Since 1986, a federal law has required hospitals to stabilize patients in medical crisis, even if that means ending a pregnancy.
But after the U.S. Supreme Court overturned federal abortion rights, states that banned abortion have argued they shouldn't have to follow the law.
These changes have put a new spotlight on how Catholic hospitals have operated for a long time.
FATHER CHARLES BOUCHARD: I think that we have gotten a bad reputation that was not fully deserved because of some of these women's health care issues.
Now, I don't deny that there have been a lot of problems, but I think the biggest misconception is that we're anti-women.
We have to remember these hospitals were almost all founded by women and largely for women and children.
SARAH VARNEY: One year on, as Anna Nusslock works through the grief of losing her daughters, the fear of nearly losing her own life remains.
How are you feeling about wanting to try and get pregnant again?
ANNA NUSSLOCK: I want to be a mom.
I'm scared because I'm here.
This is where I live.
So I'm trying to make plans to, like, figure something else out, but it's hard.
SARAH VARNEY: Anna says she's channeling that pain into a new purpose.
ANNA NUSSLOCK: Somebody asked me a couple of months ago if I was an activist.
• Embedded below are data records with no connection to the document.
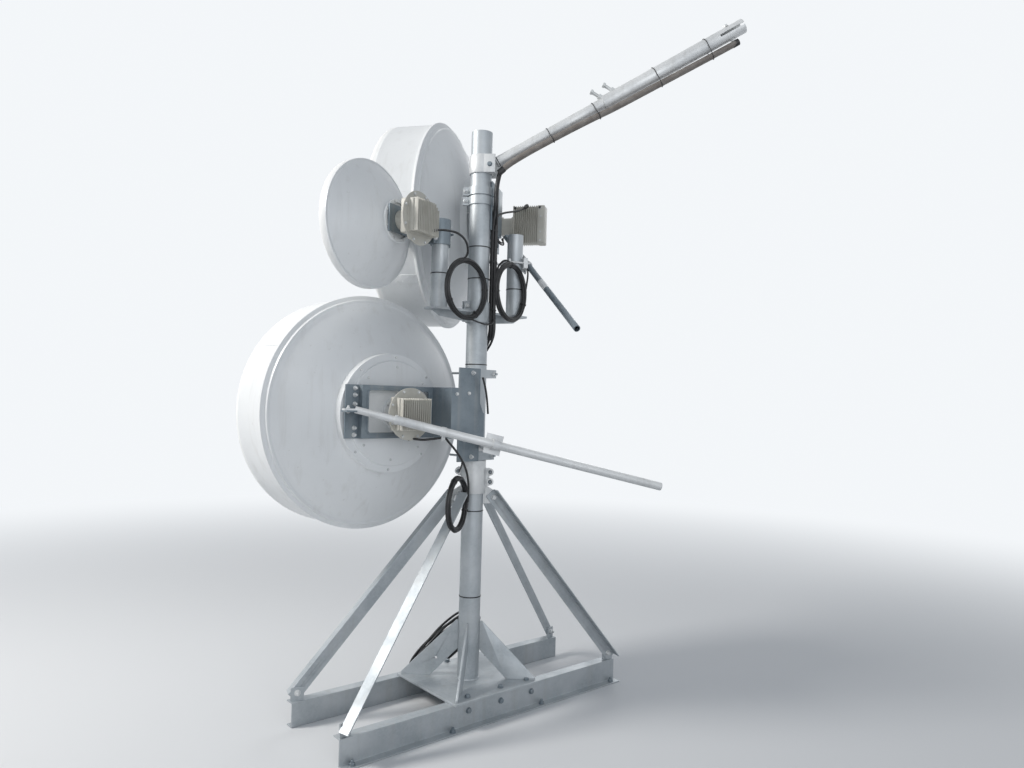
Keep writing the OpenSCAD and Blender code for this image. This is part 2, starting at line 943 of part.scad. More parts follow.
// Small reflector: flat hub, then a nearly straight cone to the rim
module dish_reflector() {
    wall = 3;
    color(drum_white)
        at_dish()
            forward()
                rotate_extrude()
                    polygon([[0, 0], [dish_hub_r, 0], [dish_hub_r + 6, 14], [dish_r * 0.62, dish_depth * 0.42],
                             [dish_r - 12, dish_depth - 6], [dish_r, dish_depth - 6], [dish_r, dish_depth],
                             [dish_r - 16, dish_depth], [dish_r * 0.62 - wall, dish_depth * 0.42 + wall],
                             [dish_hub_r, 14 + wall], [dish_hub_r - wall, wall], [0, wall]]);
}

module dish_radome() {
    wall = 3;
    crown = 10;
    color(drum_white)
        at_dish()
            forward()
                translate([0, 0, dish_depth])
                    rotate_extrude()
                        polygon([[dish_r, 0], [dish_r, dish_skirt - 14], [dish_r - 14, dish_skirt], [0, dish_skirt + crown],
                                 [0, dish_skirt + crown - wall], [dish_r - 14 - wall, dish_skirt - wall],
                                 [dish_r - wall, dish_skirt - 14 - wall], [dish_r - wall, 0]]);
}

// Arm from the small dish's hub to a clamp on the left stub
arm_back = 26;
arm_thick = 10;
arm_half = 66;
arm_left = 90;

module dish_bracket() {
    half = arm_half;
    color(gunmetal) {
        at_dish()
            difference() {
                translate([-arm_left, -arm_back, -half])
                    cube([dish_offset + arm_left - stub_d / 2 - clamp_wall, arm_thick, 2 * half]);
                translate([0, 1, 0])
                    rotate([90, 0, 0])
                        cylinder(d = neck_d + 2 * neck_clear, h = arm_back + 2);
            }
        at_dish()
            for (x = [-80, 60])
                translate([x, -arm_back + 1, -half])
                    cube([14, arm_back - 1, 2 * half]);
        translate([-stub_x, 0, dish_z - half])
            bearing(dish_az)
                pipe_clamp(stub_d, 2 * half, clamp_wall, 22);
    }
}

module dish_radio() {
    color(radio_beige)
        at_dish()
            rear_finned_radio(dish_standoff, dish_radio_corner);
}

// Cross arm: split clamp on the mast and a ledge with a web under it for each stub
module cross_arm() {
    ledge_thick = 12;
    ledge_out = stub_x + stub_d / 2 + 10;
    ledge_width = stub_d + 16;
    web_drop = 80;
    color(galvanised) {
        translate([0, 0, arm_z - 60])
            pipe_clamp(mast_d, 110, clamp_wall, clamp_ear);
        for (side = [-1, 1])
            scale_x(side) {
                difference() {
                    translate([mast_d / 2 + 4, -ledge_width / 2, arm_z - ledge_thick])
                        cube([ledge_out - mast_d / 2 - 4, ledge_width, ledge_thick]);
                    translate([0, 0, arm_z - 100])
                        cylinder(d = mast_d + 4, h = 200);
                }
                translate([0, 5, arm_z - ledge_thick + 0.5])
                    rotate([90, 0, 0])
                        linear_extrude(10)
                            polygon([[mast_d / 2 + 6, 0], [ledge_out - 10, 0], [ledge_out - 60, -30],
                                     [mast_d / 2 + 6, -web_drop + 32]]);
            }
    }
}

module scale_x(side) {
    if (side > 0)
        children();
    else
        mirror([1, 0, 0])
            children();
}

module stub(side) {
    color(galvanised)
        translate([side * stub_x, 0, arm_z])
            pipe(stub_d, stub_wall, stub_length);
}

module left_stub() { stub(-1); }
module right_stub() { stub(1); }

// Stay frame: origin on the mast axis, +X out along the rising stay
module at_stay() {
    translate([0, 0, stay_z - stay_drop])
        rotate([0, 0, 90 - stay_az])
            rotate([0, -stay_rise, 0])
                children();
}

stay_start = 96;
stay_overlap = 140;
stay_end_bolt = 16;
stay_slot_in = 60;

stay_clamp_h = 100;
stay_tongue_h = 88;
stay_tongue_thick = 12;

module stay_clamp() {
    color(galvanised)
        translate([0, 0, stay_z])
            rotate([0, 0, 90 - stay_az]) {
                translate([0, 0, -stay_clamp_h / 2])
                    rotate([0, 0, 90])
                        pipe_clamp(mast_d, stay_clamp_h, clamp_wall, clamp_ear);
                translate([mast_d / 2 + 3, -stay_tongue_thick / 2, -stay_tongue_h / 2])
                    cube([55, stay_tongue_thick, stay_tongue_h]);
            }
}

module stay_tube() {
    color(galvanised)
        at_stay()
            translate([stay_start, 0, 0])
                rotate([0, 90, 0])
                    pipe(stay_d, 3, sleeve_start + stay_overlap - stay_start);
}

module stay_sleeve() {
    color(galvanised)
        at_stay()
            difference() {
                translate([sleeve_start, 0, 0])
                    rotate([0, 90, 0])
                        pipe(sleeve_d, (sleeve_d - stay_d) / 2, stay_reach + stay_tail - sleeve_start);
                translate([stay_reach, 0, -sleeve_d])
                    cylinder(d = stay_end_bolt, h = 2 * sleeve_d);
                translate([stay_reach - stay_slot_in, -sleeve_d, -stay_slot / 2])
                    cube([stay_slot_in + stay_tail + 1, 2 * sleeve_d, stay_slot]);
            }
}

// Swept tube along points: rings of flat sides turned to follow the route.
// The size is one number or one for each point, and the reference is a
// direction that the route never runs along.
function size_at(d, i) = is_list(d) ? d[i] : d;
function unit(v) = v / norm(v);
function heading(p, i) = unit(p[min(i + 1, len(p) - 1)] - p[max(i - 1, 0)]);

module swept_tube(points, d, sides, reference) {
    rings = len(points);
    verts = [for (i = [0 : rings - 1])
             let (h = heading(points, i), u = unit(cross(h, reference)), w = cross(h, u))
             for (k = [0 : sides - 1])
             points[i] + size_at(d, i) / 2 * (cos(360 * k / sides) * u + sin(360 * k / sides) * w)];
    walls = [for (i = [0 : rings - 2], k = [0 : sides - 1])
             [i * sides + k, i * sides + (k + 1) % sides, (i + 1) * sides + (k + 1) % sides, (i + 1) * sides + k]];
    first = [for (k = [sides - 1 : -1 : 0]) k];
    last = [for (k = [0 : sides - 1]) (rings - 1) * sides + k];
    polyhedron(points = verts, faces = concat(walls, [first, last]), convexity = 6);
}

trunk_d = 42;
jumper_d = 12;

// Routes of the cables, chosen by hand
trunk_route = [[120, 180, 388], [84, 140, 428], [46, 98, 478], [22, 80, 560], [22, 79, 700], [22, 79, 900], [22, 79, 1100], [22, 79, 1300], [22, 79, 1500],
               [24, 79, 1700], [40, 74, 1790], [62, 56, 1840], [80, 24, 1890], [82, -12, 1940], [72, -38, 1990],
               [67, -42, 2060], [67, -42, 2160], [67, -42, 2260], [67, -42, 2360], [67, -42, 2460], [67, -42, 2560],
               [67, -42, 2660], [67, -46, 2740], [70, -62, 2795], [68, -86, 2836], [62, -112, 2864]];
trunk_thin = 24;
trunk_sizes = [for (p = trunk_route) p[2] < 1800 ? trunk_thin : p[2] < 2000 ? (trunk_thin + trunk_d) / 2 : trunk_d];
dish_jumper_route = [[-470, -206, 2416], [-440, -206, 2424], [-410, -203, 2432], [-380, -200, 2438], [-350, -200, 2440],
                     [-320, -200, 2440], [-290, -200, 2436], [-262, -198, 2428], [-240, -192, 2414], [-222, -182, 2396],
                     [-208, -168, 2376], [-196, -148, 2356], [-184, -128, 2342], [-168, -112, 2334]];
upper_jumper_route = [[410, 88, 2755], [390, 78, 2744], [360, 66, 2726], [330, 54, 2710], [300, 46, 2698], [270, 40, 2688],
                      [240, 36, 2680], [210, 30, 2670], [180, 22, 2660], [152, 12, 2648], [126, 0, 2632], [106, -12, 2612],
                      [90, -24, 2586], [80, -32, 2560]];
lower_jumper_route = [[-272, -110, 1418], [-258, -110, 1406], [-244, -111, 1392], [-224, -113, 1372], [-206, -116, 1352],
                      [-188, -120, 1328], [-170, -123, 1302], [-154, -124, 1276], [-140, -123, 1248], [-128, -120, 1218],
                      [-118, -114, 1188], [-110, -106, 1158], [-102, -96, 1128], [-95, -84, 1100]];

module cable_trunk() {
    color(cable_black)
        swept_tube(trunk_route, trunk_sizes, 10, [1, 0, 0]);
}

module dish_jumper() {
    color(cable_black)
        swept_tube(dish_jumper_route, jumper_d, 8, [0.3, 1, -0.6]);
}

module upper_jumper() {
    color(cable_black)
        swept_tube(upper_jumper_route, jumper_d, 8, [0, 1, 0]);
}

module lower_jumper() {
    color(cable_black)
        swept_tube(lower_jumper_route, jumper_d, 8, [0, 1, 0]);
}

// Conduit tied under the stay from the trunk's top to the far end, in the stay's frame
conduit_d = 36;
conduit_route = [[122, -38, -42], [220, -40, -44], [400, -36, -47], [600, -31, -51], [700, -28, -55], [760, -26, -58],
                 [1000, -18, -61], [1300, -8, -63], [1520, 0, -63]];

module stay_conduit() {
    color(conduit_brown)
        at_stay()
            swept_tube(conduit_route, conduit_d, 12, [0, 1, 0]);
}

// Coil of spare cable: its axis has the given bearing and rises by the tilt
module coil(at, az, mean_r, thick, tilt = 0) {
    color(cable_black)
        translate(at)
            bearing(az)
                rotate([tilt, 0, 0])
                    forward()
                        rotate_extrude()
                            translate([mean_r, 0])
                                circle(d = thick);
}

left_coil_at = [-155, -104, arm_z + 97];
left_coil_r = 147;
right_coil_at = [145, -103, arm_z + 114];
right_coil_r = 149;
lower_coil_at = [-184, -113, brace_top - 7];
lower_coil_r = 131;
base_coil_at = [82, 327, 203];
base_coil_r = 236;
coil_d = 32;

module left_coil() { coil(left_coil_at, -12, left_coil_r, coil_d); }
module right_coil() { coil(right_coil_at, -20, right_coil_r, coil_d); }
module lower_coil() { coil(lower_coil_at, -34, lower_coil_r, coil_d); }

// Leans behind the rear rail and hangs from the trunk's lower end
module base_coil() { coil(base_coil_at, -16.3, base_coil_r, coil_d, 39); }

front_rail();
rear_rail();
base_plate();
gussets();
mast();
mast_cap();
brace_collar();
brace_front_left();
brace_front_right();
brace_rear_left();
brace_rear_right();
lower_reflector();
lower_shroud();
lower_radome();
lower_bracket();
lower_clamps();
lower_radio();
lower_strut();
upper_strut();
strut_clamps();
upper_reflector();
upper_shroud();
upper_radome();
upper_bracket();
upper_clamps();
upper_radio();
dish_reflector();
dish_radome();
dish_bracket();
dish_radio();
cross_arm();
left_stub();
right_stub();
stay_clamp();
stay_tube();
stay_sleeve();
cable_trunk();
stay_conduit();
left_coil();
right_coil();
lower_coil();
base_coil();
dish_jumper();
upper_jumper();
lower_jumper();
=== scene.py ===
# Rooftop microwave antenna mast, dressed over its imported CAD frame.
# Metres, origin on the mast's axis at floor level, +X along the rails, +Z up.
import json
import math
import random

import bpy
from mathutils import Matrix, Vector


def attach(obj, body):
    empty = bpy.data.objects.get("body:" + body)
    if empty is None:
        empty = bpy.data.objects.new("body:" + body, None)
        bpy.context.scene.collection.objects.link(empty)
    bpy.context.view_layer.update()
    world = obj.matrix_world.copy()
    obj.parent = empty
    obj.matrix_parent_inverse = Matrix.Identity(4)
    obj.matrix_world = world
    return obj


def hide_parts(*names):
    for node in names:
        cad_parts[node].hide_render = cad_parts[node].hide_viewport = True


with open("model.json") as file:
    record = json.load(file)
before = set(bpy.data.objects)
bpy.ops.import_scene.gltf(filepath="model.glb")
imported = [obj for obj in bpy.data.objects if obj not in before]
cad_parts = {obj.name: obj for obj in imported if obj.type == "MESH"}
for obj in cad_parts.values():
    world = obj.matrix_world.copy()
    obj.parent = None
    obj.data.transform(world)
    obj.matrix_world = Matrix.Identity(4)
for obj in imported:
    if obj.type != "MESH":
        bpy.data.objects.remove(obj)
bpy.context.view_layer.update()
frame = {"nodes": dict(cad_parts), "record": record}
cadNodes = frame["nodes"]
scene = bpy.context.scene
scene.view_settings.view_transform = "Standard"
random.seed(7)
print("frame loaded with", len(cadNodes), "nodes")


# The camera stands where the photograph was taken from
viewSettings = {
    "place": (-2.4744, -3.2304, 1.6143),
    "bearing": 40.216,  # degrees from +Y toward +X
    "pitch": 1.243,
    "roll": 1.491,
    "lens": 26.492,
    "sensor": 36,
    "reach": 200,
}


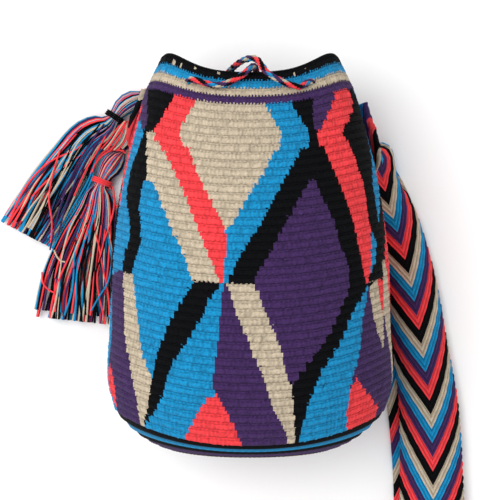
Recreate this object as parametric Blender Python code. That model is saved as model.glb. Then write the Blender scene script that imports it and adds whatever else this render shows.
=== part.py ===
"""A crocheted mochila bag that lies on its back, with its drawstring, two tassels and shoulder strap.

Metres. The floor is z = 0, the bag's front faces +Z, its mouth +Y and its base -Y.
"""

import math

import bmesh
import bpy
from mathutils import Vector

MM = 0.001

# The crocheted body
WALL = 4.0 * MM
FIELD_ROWS = 42
RIM_ROWS = 4
ROWS = FIELD_ROWS + RIM_ROWS
ROUND_STEPS = 40
RIDGE = 0.55 * MM
SQUARENESS = 2.2
BODY_HALF_WIDTH = 114.0 * MM
BODY_HEIGHT = 181.0 * MM
BASE_REACH = 160.0 * MM
BASE_ROUNDING = 4.0
BASE_HALF_WIDTH = 108.0 * MM
BASE_TOP = 148.0 * MM
MOUTH_HALF_WIDTH = 71.0 * MM
MOUTH_TOP = 137.0 * MM
MOUTH_BOTTOM = 22.0 * MM
BACK_CLEARANCE = 13.0 * MM
GATHER_DEPTH = 7.0 * MM
EAR_HEIGHT = 5.0 * MM
DRAWN_ROWS = 8
# The rings of the base, from its centre, and of the inner faces, from the mouth
BASE_SHARES = (0.22, 0.44, 0.62, 0.76, 0.87, 0.95)
INNER_ROWS = (46, 44, 41, 38, 34, 30, 25, 20, 15, 10, 6, 3, 1)
INNER_SHARES = (0.9, 0.75, 0.55, 0.3)
# The steps over which a surface's slopes are read: radians round, rows and shares
TURN_STEP = 0.02
ROW_STEP = 0.3
SHARE_STEP = 0.02
SHARP_DEGREES = 50.0

# Rows are counted from the base. Each pair is (row, value at that row).
HALF_WIDTHS = (
    (0, BASE_HALF_WIDTH),
    (4, BODY_HALF_WIDTH),
    (11, BODY_HALF_WIDTH - 2.0 * MM),
    (20, BODY_HALF_WIDTH - 3.5 * MM),
    (30, BODY_HALF_WIDTH - 12.0 * MM),
    (38, BODY_HALF_WIDTH - 24.0 * MM),
    (FIELD_ROWS, MOUTH_HALF_WIDTH + 12.0 * MM),
    (ROWS, MOUTH_HALF_WIDTH),
)
FRONT_HEIGHTS = (
    (0, BASE_TOP),
    (4, BODY_HEIGHT - 17.0 * MM),
    (10, BODY_HEIGHT - 5.0 * MM),
    (20, BODY_HEIGHT),
    (30, BODY_HEIGHT - 4.0 * MM),
    (38, BODY_HEIGHT - 20.0 * MM),
    (ROWS, MOUTH_TOP),
)
BACK_HEIGHTS = (
    (0, 8.0 * MM),
    (3, -6.0 * MM),
    (8, -10.0 * MM),
    (27, -10.0 * MM),
    (35, BACK_CLEARANCE),
    (ROWS, MOUTH_BOTTOM),
)
FRONT_REACH = ((0, -147.0 * MM), (FIELD_ROWS, 116.0 * MM), (ROWS, 141.0 * MM))
SIDE_REACH = ((0, -124.0 * MM), (FIELD_ROWS, 131.0 * MM), (ROWS, 157.0 * MM))
BACK_REACH = ((0, -140.0 * MM), (FIELD_ROWS, 100.0 * MM), (ROWS, 122.0 * MM))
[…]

And I said, no, I'm a chiropractor.
And then everybody laughed.
And I was like, why is everybody laughing?
Because I am a chiropractor, but I guess now I have two jobs.
SARAH VARNEY: For "PBS News Hour," I'm Sarah Varney in Eureka, California.
GEOFF BENNETT: And we have much more online that includes new podcasts from our Student Reporting Labs.
Season five of "On Our Minds" features student journalists from across the country in conversation with people they look up to.
STUDENT: Inspiration comes from all kinds of places.
STUDENT: A late-night chat with a friend.
STUDENT: Or a letter from a pen pal.
STUDENT: A single comment can shape us.
STUDENT: Whether that's from a mentor or a parent.
STUDENT: Or your favorite author.
STUDENT: On this season of "On Our Minds," we are exploring... STUDENTS: ... who inspires us.
STUDENT: From PBS News Student Reporting Labs.
STUDENT: "On Our Minds"is a podcast produced by teens for teens.
STUDENT: Listen wherever you get your podcasts.
GEOFF BENNETT: And that is the "News Hour" for tonight.
I'm Geoff Bennett.
AMNA NAWAZ: And I'm Amna Nawaz.
On behalf of the entire "News Hour" team, thank you for joining us.